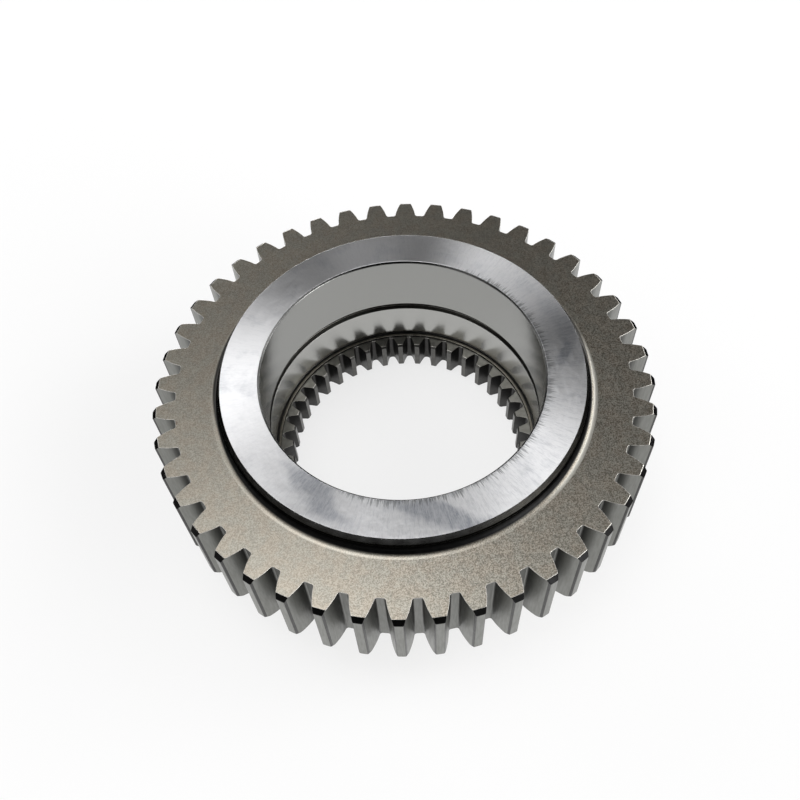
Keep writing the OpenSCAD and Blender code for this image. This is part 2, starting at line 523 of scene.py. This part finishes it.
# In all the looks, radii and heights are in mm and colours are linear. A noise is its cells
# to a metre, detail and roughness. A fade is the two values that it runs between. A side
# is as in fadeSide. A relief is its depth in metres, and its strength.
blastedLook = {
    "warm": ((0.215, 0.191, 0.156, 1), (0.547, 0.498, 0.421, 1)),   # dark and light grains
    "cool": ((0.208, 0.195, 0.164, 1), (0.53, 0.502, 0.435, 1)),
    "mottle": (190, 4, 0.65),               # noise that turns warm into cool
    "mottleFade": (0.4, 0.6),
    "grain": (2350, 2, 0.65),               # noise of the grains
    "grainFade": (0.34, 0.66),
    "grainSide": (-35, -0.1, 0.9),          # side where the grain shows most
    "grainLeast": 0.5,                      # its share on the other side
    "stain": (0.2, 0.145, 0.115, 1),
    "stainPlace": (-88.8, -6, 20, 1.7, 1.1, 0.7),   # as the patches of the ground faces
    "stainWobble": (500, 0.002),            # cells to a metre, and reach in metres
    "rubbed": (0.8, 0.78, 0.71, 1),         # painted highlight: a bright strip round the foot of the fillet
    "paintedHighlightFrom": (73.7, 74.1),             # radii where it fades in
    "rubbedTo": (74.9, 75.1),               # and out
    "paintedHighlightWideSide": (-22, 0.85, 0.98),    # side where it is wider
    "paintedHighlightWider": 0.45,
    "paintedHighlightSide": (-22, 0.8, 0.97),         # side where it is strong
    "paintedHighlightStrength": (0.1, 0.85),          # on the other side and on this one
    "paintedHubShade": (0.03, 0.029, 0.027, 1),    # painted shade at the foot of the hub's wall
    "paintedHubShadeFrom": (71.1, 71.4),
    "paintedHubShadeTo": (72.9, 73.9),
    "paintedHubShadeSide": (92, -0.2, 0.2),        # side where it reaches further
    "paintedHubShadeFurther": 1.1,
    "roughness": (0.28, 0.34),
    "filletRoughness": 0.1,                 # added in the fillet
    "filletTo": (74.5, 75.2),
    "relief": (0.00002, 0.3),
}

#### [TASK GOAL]
Restate the whole listing exactly.

#### [COMPLETE ANSWER]
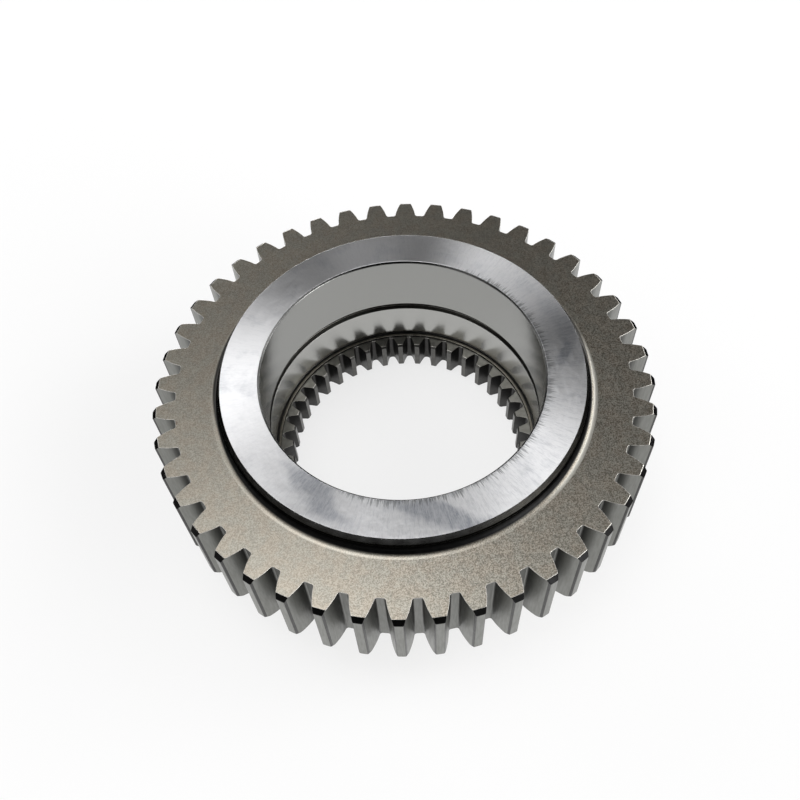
Keep writing the OpenSCAD and Blender code for this image. This is part 2, starting at line 523 of scene.py. This part finishes it.
# In all the looks, radii and heights are in mm and colours are linear. A noise is its cells
# to a metre, detail and roughness. A fade is the two values that it runs between. A side
# is as in fadeSide. A relief is its depth in metres, and its strength.
blastedLook = {
    "warm": ((0.215, 0.191, 0.156, 1), (0.547, 0.498, 0.421, 1)),   # dark and light grains
    "cool": ((0.208, 0.195, 0.164, 1), (0.53, 0.502, 0.435, 1)),
    "mottle": (190, 4, 0.65),               # noise that turns warm into cool
    "mottleFade": (0.4, 0.6),
    "grain": (2350, 2, 0.65),               # noise of the grains
    "grainFade": (0.34, 0.66),
    "grainSide": (-35, -0.1, 0.9),          # side where the grain shows most
    "grainLeast": 0.5,                      # its share on the other side
    "stain": (0.2, 0.145, 0.115, 1),
    "stainPlace": (-88.8, -6, 20, 1.7, 1.1, 0.7),   # as the patches of the ground faces
    "stainWobble": (500, 0.002),            # cells to a metre, and reach in metres
    "rubbed": (0.8, 0.78, 0.71, 1),         # painted highlight: a bright strip round the foot of the fillet
    "paintedHighlightFrom": (73.7, 74.1),             # radii where it fades in
    "rubbedTo": (74.9, 75.1),               # and out
    "paintedHighlightWideSide": (-22, 0.85, 0.98),    # side where it is wider
    "paintedHighlightWider": 0.45,
    "paintedHighlightSide": (-22, 0.8, 0.97),         # side where it is strong
    "paintedHighlightStrength": (0.1, 0.85),          # on the other side and on this one
    "paintedHubShade": (0.03, 0.029, 0.027, 1),    # painted shade at the foot of the hub's wall
    "paintedHubShadeFrom": (71.1, 71.4),
    "paintedHubShadeTo": (72.9, 73.9),
    "paintedHubShadeSide": (92, -0.2, 0.2),        # side where it reaches further
    "paintedHubShadeFurther": 1.1,
    "roughness": (0.28, 0.34),
    "filletRoughness": 0.1,                 # added in the fillet
    "filletTo": (74.5, 75.2),
    "relief": (0.00002, 0.3),
}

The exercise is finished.